What even a basic plan changes
A social media plan does not need to be sophisticated to make a meaningful difference. At its most basic, it answers three questions: what will you post, when will you post it, and what do you want it to achieve? Even a simple document that maps out two weeks of content themes, identifies the one or two platforms you will focus on, and sets a realistic posting frequency you can sustain gives your social media activity a structure it previously lacked.
With this structure in place, the daily cognitive load of social media drops significantly. Instead of starting each day wondering what to post, you are working from a plan and spending your creative energy on execution rather than decision-making. Consistency improves because the plan makes it clear what needs to happen rather than leaving it to chance. And because you have defined what success looks like in advance, you can actually tell whether it is working rather than guessing.

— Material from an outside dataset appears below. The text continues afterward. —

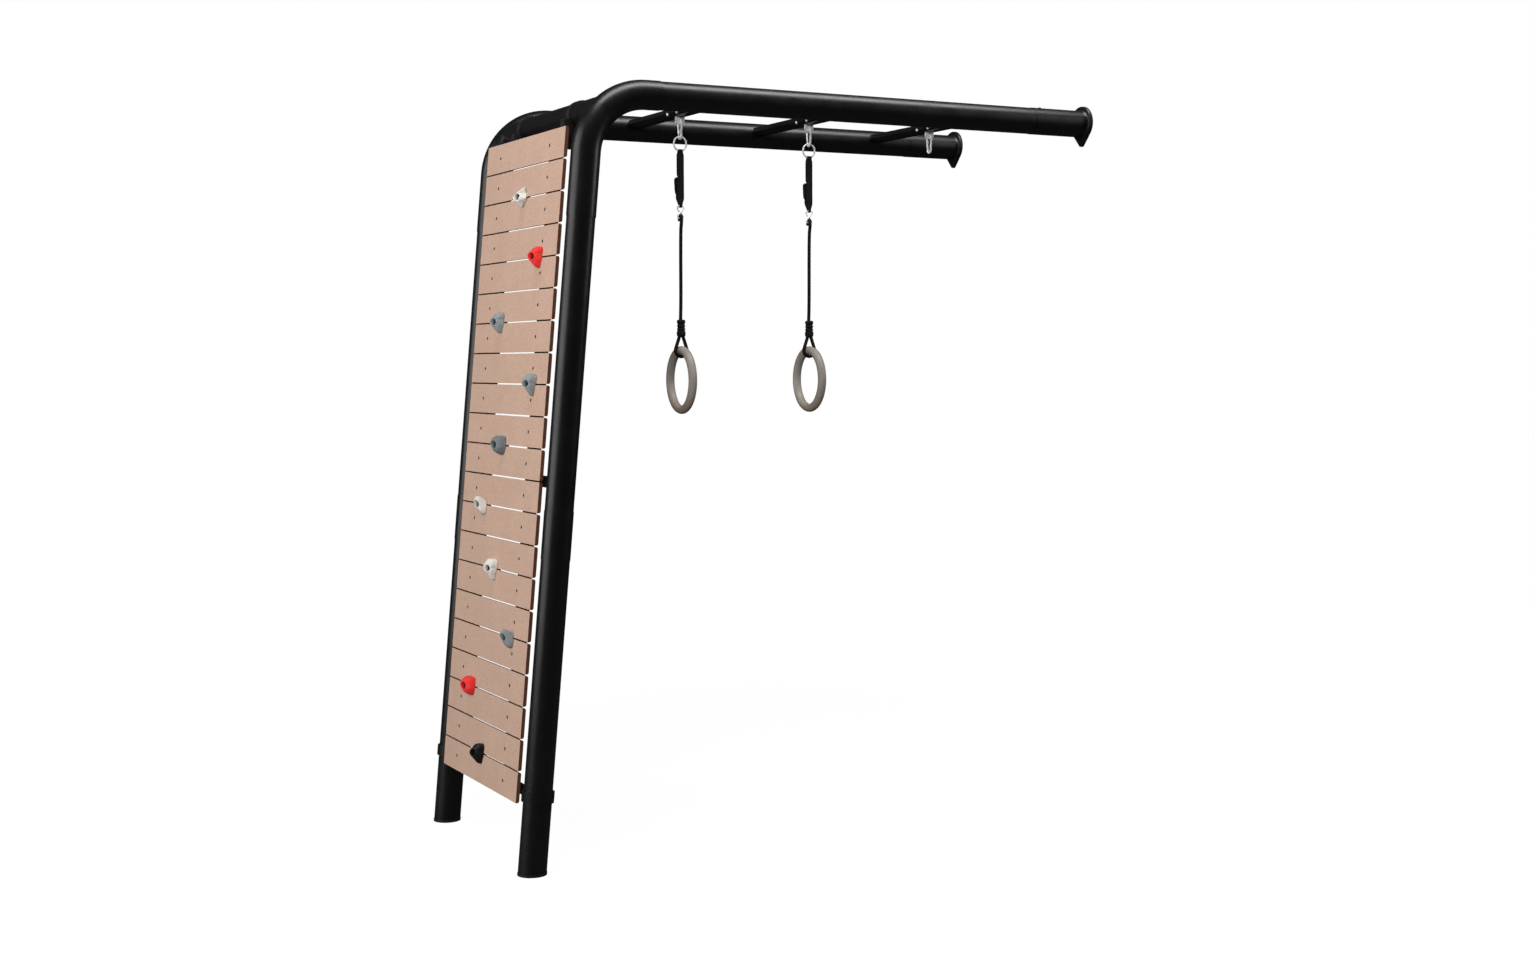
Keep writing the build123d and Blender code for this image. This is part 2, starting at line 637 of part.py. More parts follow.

The planning investment versus the cost of not planning
The most common objection to creating a social media plan is that it takes time. This is true, but it is worth comparing that time against the time currently being spent on social media without a clear direction. Most small business owners who operate without a plan spend significantly more time on social media than they realise, across frequent short sessions of posting, scrolling, and wondering what to say next. Replacing this scattered activity with a focused planning session and a clear schedule typically reduces total time spent while improving the quality and consistency of output.
For businesses where even this planning investment feels unmanageable alongside everything else, working with a specialist in social media management provides the plan, the content, and the execution in a single package, removing the need to find planning time internally while ensuring the social media presence is managed with genuine strategic intent.
Conclusion
Small businesses need a social media plan not because planning is a bureaucratic requirement but because it is the most efficient way to get results from a limited time investment. The plan does not need to be lengthy or elaborate. It needs to answer the basic questions of what, when, where, and why, and then be followed consistently enough for the compounding benefits of regular social media activity to accumulate.
If you are currently managing social media without a plan, starting with a simple two-week content outline is more valuable than waiting until you have time to create something more comprehensive. A modest plan followed consistently will always outperform a perfect plan that never gets made.
Want a social media plan built around your small business goals, without the hours of work? 99social creates and manages social media strategies for UK small businesses. Get in touch to see how we can help.
How simple can a social media plan be?
Very simple. A functional social media plan for a small business can be as basic as a note or spreadsheet listing your content themes for the next two weeks, the platforms you will post on, your target posting frequency, and a short summary of what you are trying to achieve. You do not need a lengthy document. What matters is that the plan is specific enough to act on and realistic enough to follow.
How much time does it take to create a social media plan?
A basic content plan for the next two weeks can be created in one to two hours of focused work. A more comprehensive monthly plan covering content themes, platform strategy, and performance goals might take three to four hours to build initially, but becomes faster to maintain once the structure is in place. Most business owners find that the time spent planning is returned many times over in reduced daily decision-making and more efficient content creation.
What should a small business social media plan include?
At minimum, a small business social media plan should cover your primary goal for social media, the one or two platforms you will focus on, the broad topics or themes your content will address, your intended posting frequency, and a simple way to track whether it is working. Content ideas for the next two weeks fill out the practical day-to-day level of the plan. More detailed plans might also include brand voice guidance, visual style notes, and specific campaigns tied to business events or seasonal moments.
Is it okay to change the social media plan once it is made?
Absolutely. A social media plan is a working document rather than a binding commitment. Adjusting it in response to new business priorities, platform changes, or performance data is not a sign that the plan has failed but a sign that you are managing it intelligently. The value of a plan is that it gives you a deliberate starting point and a framework for improvement, not that it predicts the future perfectly.
Should a small business plan social media in-house or outsource it?
This depends on the time and expertise available internally. Managing social media in-house with a clear plan is a viable approach for businesses that can commit the necessary time consistently. Outsourcing to a specialist is worth considering when internal time is scarce, when the results from in-house management are not meeting expectations, or when the business would benefit from the strategic expertise and efficiency that comes from working with someone who manages social media as their primary focus.